According to a new study, teenagers make poor decisions and engage in risky behavior because, in essence, they get a thrill out of learning from their mistakes.
So why don’t they get the same buzz from learning by trial and error in math class? Apparently, we’ll have to wait for further research to answer that one.
Russell Poldrack, PhD, of the University of Texas at Austin, professor of psychology and neurobiology and director of the university’s Imaging Research Center, collaborated on the study with researchers from UCLA. The results were published online in the journal Nature Neuroscience.
Study subjects ranging in age from 8 to 30 performed a learning task. They were asked to place an abstract image into one of two categories. They were told whether their answers were correct and were given money for each correct answer.
The researchers actually wanted to know how each participant’s brain reacted to “reward prediction error”—the difference between an expected outcome of an action and the actual outcome. “Learning seems to rely on prediction error,” said Dr. Poldrack, “because if the world is exactly as you expected it to be, there is nothing new to learn.”

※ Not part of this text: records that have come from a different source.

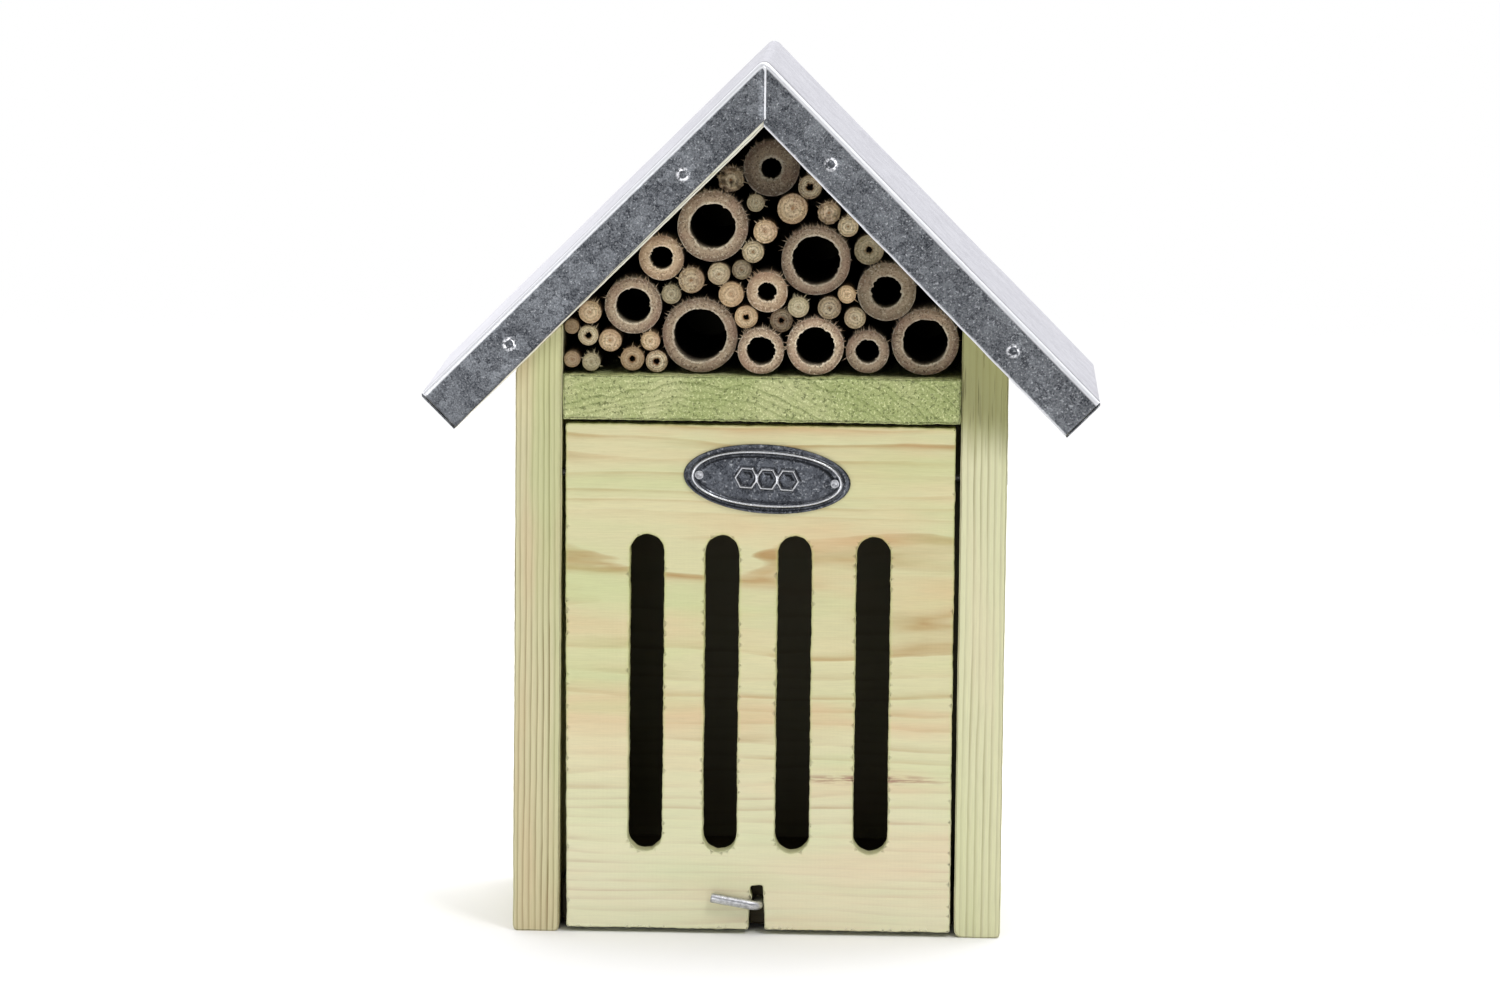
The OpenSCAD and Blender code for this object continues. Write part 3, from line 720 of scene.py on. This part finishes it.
def add_side_boards():
    early, late = srgb(214, 208, 167), srgb(128, 112, 66)
    tints = [(srgb(208, 180, 142), 0.42), (srgb(190, 198, 142), 0.5)]
    left = wood("left_side_pine", 2, (-165, front_y - 8, 0), 2.05, early, late, tints, 0.4, 1.25,
                edge=(207, 201, 160), broken_to=0.7)
    tints = [(srgb(222, 212, 176), 0.5), (srgb(200, 206, 152), 0.4)]
    # Painted shadow of the eave over the top of the right board: darker and more olive towards the top, with dark
    # streaks in it
    eave_shadow = (right_high.z - 46, right_high.z - 26, srgb(136, 136, 80), 0.78, 0.75)
    right = wood("right_side_pine", 2, (170, front_y + 9, 0), 2.5, srgb(220, 219, 178), late, tints,
                 0.4, 0.6, edge=(207, 201, 160), broken_to=0.6, fade=eave_shadow)
    x0, x1 = left_low.x + SKIN, left_high.x - SKIN
    outline = [(x0, 0), (x1, 0), (x1, left_line + x1 - SKIN), (x0, left_line + x0 - SKIN)]
    board("left_side_board", [outline], front_y, left_high.y, left, "pine", seed=2, grid=1.8, edge=0.45,
          smoothing=1)
    x0, x1 = right_low.x + SKIN, right_high.x - SKIN
    foot = 1.6
    outline = [(x0 + foot, 0), (x1, 0), (x1, right_line - x1 - SKIN), (x0, right_line - x0 - SKIN),
               (x0, foot)]
    board("right_side_board", [outline], front_y, right_high.y, right, "pine", seed=3, grid=1.8, edge=0.45,
          smoothing=1)


def rectangle(low, high):
    x0, x1, z0, z1 = low.x + SKIN, high.x - SKIN, low.z + SKIN, high.z - SKIN
    return [(x0, z0), (x1, z0), (x1, z1), (x0, z1)]


def add_shelf():
    material = end_grain("shelf_end_grain", (-30, shelf_low.z - 114), 2.5)
    board("shelf_board", [rectangle(shelf_low, shelf_high)], shelf_low.y, shelf_high.y, material,
          "pine_end_grain", seed=4, edge=0.5, grid=1.2, step=0.9, ragged=0.28, rough=0.16, smoothing=0)


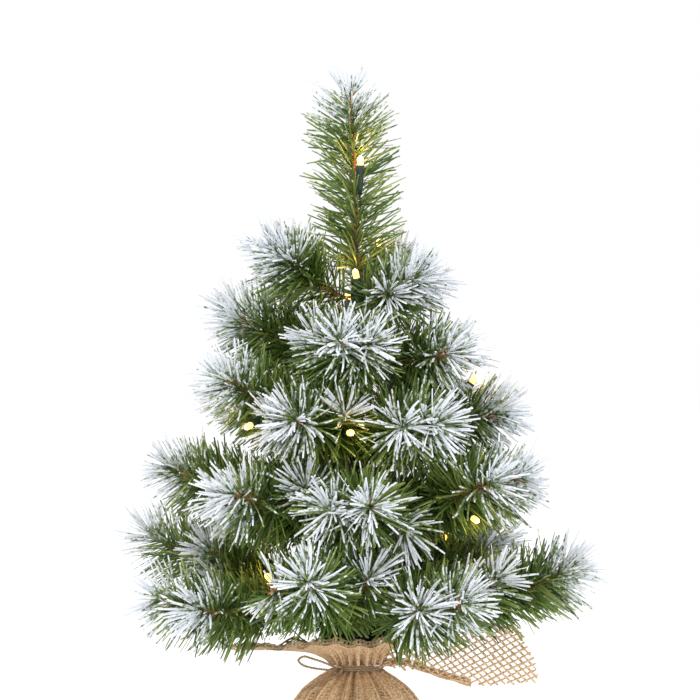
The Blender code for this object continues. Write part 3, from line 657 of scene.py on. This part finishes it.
def brush(name, wires, body, draw, per_metre, frost_reach, length=NEEDLE):
    """One piece with the strips of all the wires of a branch."""
    sets = [needle_set(path, first, last, per_metre, draw, reach * frost_reach, lean, length)
            for path, first, last, reach, lean in wires]
    line, wide, thick, half, low, cold, tint = [np.concatenate(column) for column in zip(*sets)]
    keep = clear_of_cloth(line) & clear_of_lamps(line)
    points, quads = tubes(line[keep], wide[keep], thick[keep], half[keep], low[keep])
    return mesh_piece(name, points, quads, needle_finish, body, "foliage", smooth=False,
                      frost=np.repeat(cold[keep].ravel(), 4), tint=np.repeat(tint[keep].ravel(), 4))


# %% Stems
def stem_mesh(path, last, draw, radius=0.0011):
    """Two twisted wires with the brown paper scales that show between the strips."""
    fine = np.array(smooth_path(path, 60))
    run = run_along(fine)
    fine = fine[run <= last]
    wires = two_ply(fine, radius * 0.62, 0.0050, sides=4)
    count = int(last / 0.0016)
    spot = np.sort(draw.uniform(0.010, last, count))
    root = np.stack([np.interp(spot, run[:len(fine)], fine[:, k]) for k in range(3)], 1)
    headings = unit(np.gradient(fine, axis=0))
    slope = unit(np.stack([np.interp(spot, run[:len(fine)], headings[:, k]) for k in range(3)], 1))
    turn = np.arange(count) * 2.4
    helper = np.where(np.abs(slope[:, 2:]) > 0.9, np.array([1.0, 0, 0]), np.array([0, 0, 1.0]))
    across = unit(np.cross(slope, helper))
    away = across * np.cos(turn)[:, None] + np.cross(across, slope) * np.sin(turn)[:, None]
    out = unit(slope * 0.75 + away)
    size = draw.uniform(0.0050, 0.0090, count)[:, None]
    line = np.stack([root + out * size * s for s in (0.1, 0.5, 1.0)], 1)
    wide = np.repeat(unit(np.cross(out, away + 0.01))[:, None], 3, 1)
    thick = np.cross(np.repeat(out[:, None], 3, 1), wide)
    return joined([wires, tubes(line, wide, thick, np.array([0.0012, 0.0015, 0.0005]), 0.00022)])


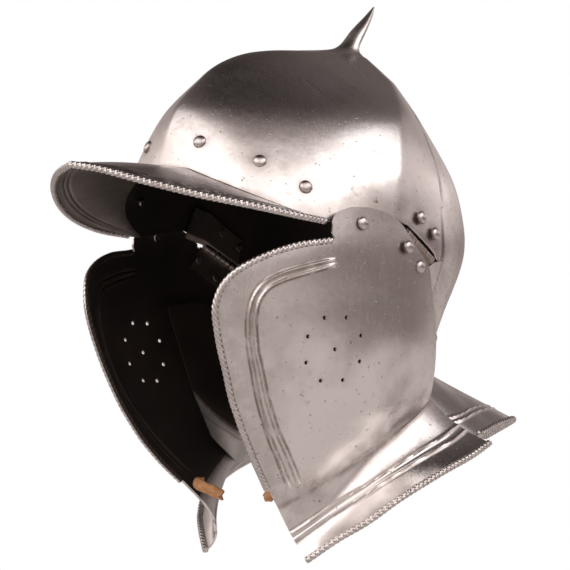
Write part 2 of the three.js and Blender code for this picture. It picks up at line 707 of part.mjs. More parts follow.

The researchers used functional MRI to read “positive prediction error signals” in the study participants’ brains as the participants learned the results of their answers and the size of their rewards. “Our results raise the hypothesis that these risky behaviors, such as experimenting with drugs or having unsafe sex, are actually driven by overactivity in the mesolimbic dopamine system, a system which appears to be the final pathway to all addictions, in the adolescent brain,” Dr. Poldrack said.
Previous studies have shown that teens tend to be more sensitive to rewards than either children or adults and that dopamine is important for the motivation to seek rewards. Among the age groups in the new study, teens showed the highest spikes in prediction error signals, which probably meant they had the largest dopamine response, according to the researchers.
Basically, the teen response seemed to be: “So if I do this, then that happens? Cool!”
Can teens simply blame their bad decisions on their biology? Said Dr. Poldrack: “That’s a question for the philosophers.”